#### Problem details
Write each line out exactly, leaving none out.

(Modeling code records)

══════════

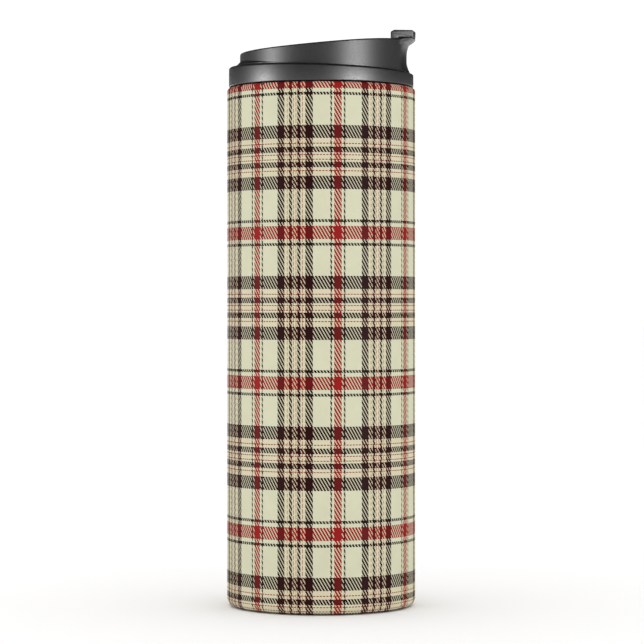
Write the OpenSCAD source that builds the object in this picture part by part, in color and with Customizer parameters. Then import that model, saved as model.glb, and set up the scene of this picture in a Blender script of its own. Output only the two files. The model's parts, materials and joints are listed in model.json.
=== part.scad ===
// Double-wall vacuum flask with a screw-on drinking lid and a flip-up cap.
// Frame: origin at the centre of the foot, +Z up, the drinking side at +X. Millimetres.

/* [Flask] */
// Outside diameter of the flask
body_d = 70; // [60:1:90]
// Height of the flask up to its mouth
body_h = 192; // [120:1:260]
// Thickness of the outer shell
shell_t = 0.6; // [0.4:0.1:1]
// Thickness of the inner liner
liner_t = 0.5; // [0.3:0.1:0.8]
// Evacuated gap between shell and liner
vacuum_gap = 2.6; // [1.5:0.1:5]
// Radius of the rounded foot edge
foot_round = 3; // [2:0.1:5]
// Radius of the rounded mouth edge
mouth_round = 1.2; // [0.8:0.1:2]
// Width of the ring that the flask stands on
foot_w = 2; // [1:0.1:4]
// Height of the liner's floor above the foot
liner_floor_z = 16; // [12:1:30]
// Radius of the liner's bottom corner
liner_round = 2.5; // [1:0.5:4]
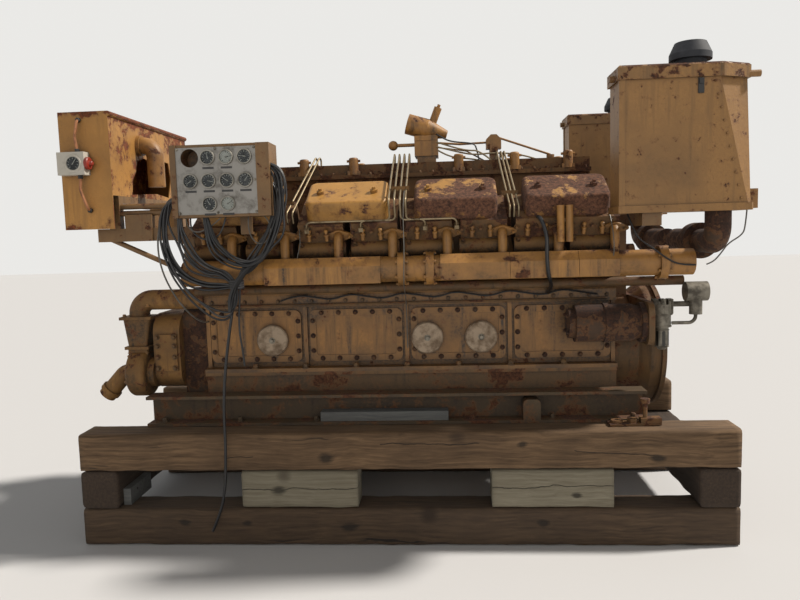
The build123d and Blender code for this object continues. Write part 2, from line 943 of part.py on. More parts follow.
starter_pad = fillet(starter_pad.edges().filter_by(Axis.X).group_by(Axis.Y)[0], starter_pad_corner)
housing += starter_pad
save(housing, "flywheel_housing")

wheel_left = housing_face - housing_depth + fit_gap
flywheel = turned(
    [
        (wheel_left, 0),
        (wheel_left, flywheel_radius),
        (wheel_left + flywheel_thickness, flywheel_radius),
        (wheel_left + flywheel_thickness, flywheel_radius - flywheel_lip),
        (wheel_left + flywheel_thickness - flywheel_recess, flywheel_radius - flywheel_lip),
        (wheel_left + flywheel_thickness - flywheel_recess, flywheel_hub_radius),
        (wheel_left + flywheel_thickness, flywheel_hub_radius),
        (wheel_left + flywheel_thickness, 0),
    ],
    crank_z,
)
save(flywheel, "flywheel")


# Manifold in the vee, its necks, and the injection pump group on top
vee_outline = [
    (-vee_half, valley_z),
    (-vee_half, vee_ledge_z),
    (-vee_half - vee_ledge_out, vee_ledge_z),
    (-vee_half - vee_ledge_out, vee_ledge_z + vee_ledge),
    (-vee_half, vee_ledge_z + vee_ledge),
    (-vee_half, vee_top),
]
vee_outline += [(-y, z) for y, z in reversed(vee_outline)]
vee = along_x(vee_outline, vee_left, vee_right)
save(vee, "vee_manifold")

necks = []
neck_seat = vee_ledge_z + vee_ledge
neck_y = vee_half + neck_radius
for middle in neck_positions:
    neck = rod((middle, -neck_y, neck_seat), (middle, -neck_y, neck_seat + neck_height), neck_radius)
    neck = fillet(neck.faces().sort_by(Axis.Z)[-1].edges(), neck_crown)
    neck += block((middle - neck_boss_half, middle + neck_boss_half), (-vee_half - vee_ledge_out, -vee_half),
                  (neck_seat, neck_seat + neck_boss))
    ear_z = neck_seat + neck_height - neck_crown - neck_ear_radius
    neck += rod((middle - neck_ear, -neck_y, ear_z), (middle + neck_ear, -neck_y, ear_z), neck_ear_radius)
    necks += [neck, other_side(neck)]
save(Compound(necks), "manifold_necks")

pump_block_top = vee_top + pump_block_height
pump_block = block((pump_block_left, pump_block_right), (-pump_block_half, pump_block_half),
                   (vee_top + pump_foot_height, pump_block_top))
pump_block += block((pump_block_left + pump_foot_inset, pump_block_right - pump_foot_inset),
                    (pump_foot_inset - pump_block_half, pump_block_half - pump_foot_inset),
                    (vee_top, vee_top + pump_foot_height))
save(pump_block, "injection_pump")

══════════

#### Problem solution
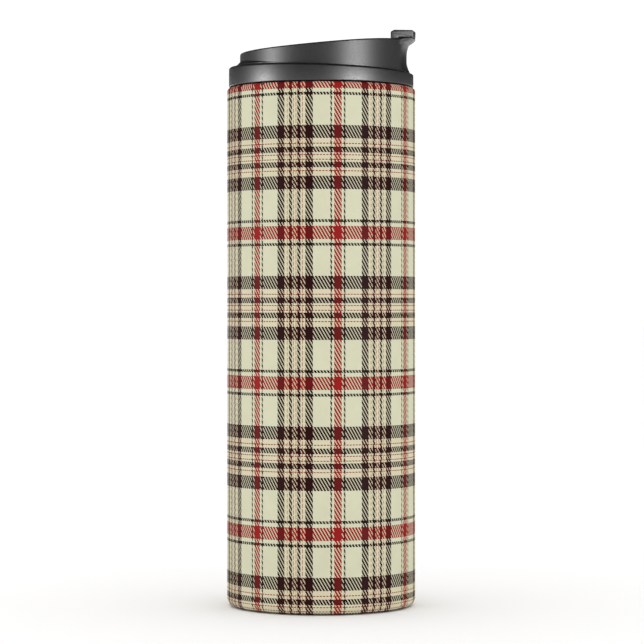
Write the OpenSCAD source that builds the object in this picture part by part, in color and with Customizer parameters. Then import that model, saved as model.glb, and set up the scene of this picture in a Blender script of its own. Output only the two files. The model's parts, materials and joints are listed in model.json.
=== part.scad ===
// Double-wall vacuum flask with a screw-on drinking lid and a flip-up cap.
// Frame: origin at the centre of the foot, +Z up, the drinking side at +X. Millimetres.

/* [Flask] */
// Outside diameter of the flask
body_d = 70; // [60:1:90]
// Height of the flask up to its mouth
body_h = 192; // [120:1:260]
// Thickness of the outer shell
shell_t = 0.6; // [0.4:0.1:1]
// Thickness of the inner liner
liner_t = 0.5; // [0.3:0.1:0.8]
// Evacuated gap between shell and liner
vacuum_gap = 2.6; // [1.5:0.1:5]
// Radius of the rounded foot edge
foot_round = 3; // [2:0.1:5]
// Radius of the rounded mouth edge
mouth_round = 1.2; // [0.8:0.1:2]
// Width of the ring that the flask stands on
foot_w = 2; // [1:0.1:4]
// Height of the liner's floor above the foot
liner_floor_z = 16; // [12:1:30]
// Radius of the liner's bottom corner
liner_round = 2.5; // [1:0.5:4]
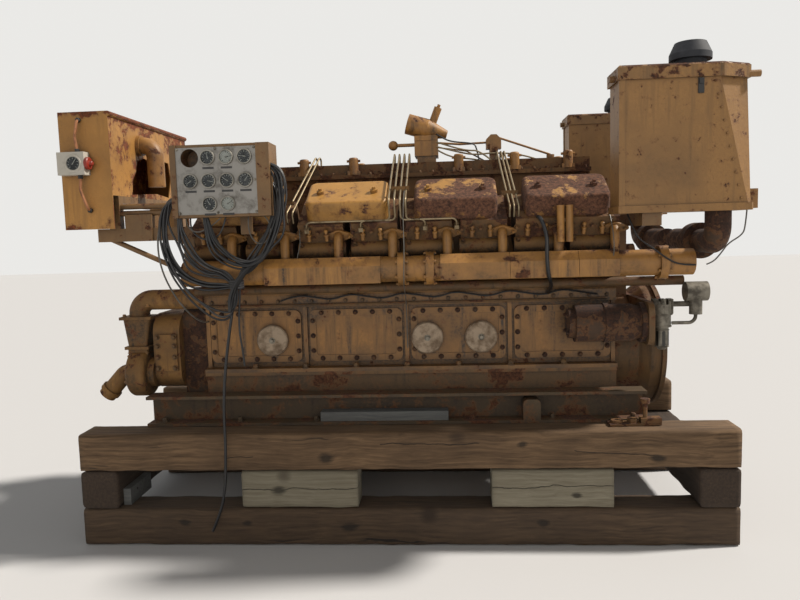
The build123d and Blender code for this object continues. Write part 2, from line 943 of part.py on. More parts follow.
starter_pad = fillet(starter_pad.edges().filter_by(Axis.X).group_by(Axis.Y)[0], starter_pad_corner)
housing += starter_pad
save(housing, "flywheel_housing")

wheel_left = housing_face - housing_depth + fit_gap
flywheel = turned(
    [
        (wheel_left, 0),
        (wheel_left, flywheel_radius),
        (wheel_left + flywheel_thickness, flywheel_radius),
        (wheel_left + flywheel_thickness, flywheel_radius - flywheel_lip),
        (wheel_left + flywheel_thickness - flywheel_recess, flywheel_radius - flywheel_lip),
        (wheel_left + flywheel_thickness - flywheel_recess, flywheel_hub_radius),
        (wheel_left + flywheel_thickness, flywheel_hub_radius),
        (wheel_left + flywheel_thickness, 0),
    ],
    crank_z,
)
save(flywheel, "flywheel")


# Manifold in the vee, its necks, and the injection pump group on top
vee_outline = [
    (-vee_half, valley_z),
    (-vee_half, vee_ledge_z),
    (-vee_half - vee_ledge_out, vee_ledge_z),
    (-vee_half - vee_ledge_out, vee_ledge_z + vee_ledge),
    (-vee_half, vee_ledge_z + vee_ledge),
    (-vee_half, vee_top),
]
vee_outline += [(-y, z) for y, z in reversed(vee_outline)]
vee = along_x(vee_outline, vee_left, vee_right)
save(vee, "vee_manifold")

necks = []
neck_seat = vee_ledge_z + vee_ledge
neck_y = vee_half + neck_radius
for middle in neck_positions:
    neck = rod((middle, -neck_y, neck_seat), (middle, -neck_y, neck_seat + neck_height), neck_radius)
    neck = fillet(neck.faces().sort_by(Axis.Z)[-1].edges(), neck_crown)
    neck += block((middle - neck_boss_half, middle + neck_boss_half), (-vee_half - vee_ledge_out, -vee_half),
                  (neck_seat, neck_seat + neck_boss))
    ear_z = neck_seat + neck_height - neck_crown - neck_ear_radius
    neck += rod((middle - neck_ear, -neck_y, ear_z), (middle + neck_ear, -neck_y, ear_z), neck_ear_radius)
    necks += [neck, other_side(neck)]
save(Compound(necks), "manifold_necks")

pump_block_top = vee_top + pump_block_height
pump_block = block((pump_block_left, pump_block_right), (-pump_block_half, pump_block_half),
                   (vee_top + pump_foot_height, pump_block_top))
pump_block += block((pump_block_left + pump_foot_inset, pump_block_right - pump_foot_inset),
                    (pump_foot_inset - pump_block_half, pump_block_half - pump_foot_inset),
                    (vee_top, vee_top + pump_foot_height))
save(pump_block, "injection_pump")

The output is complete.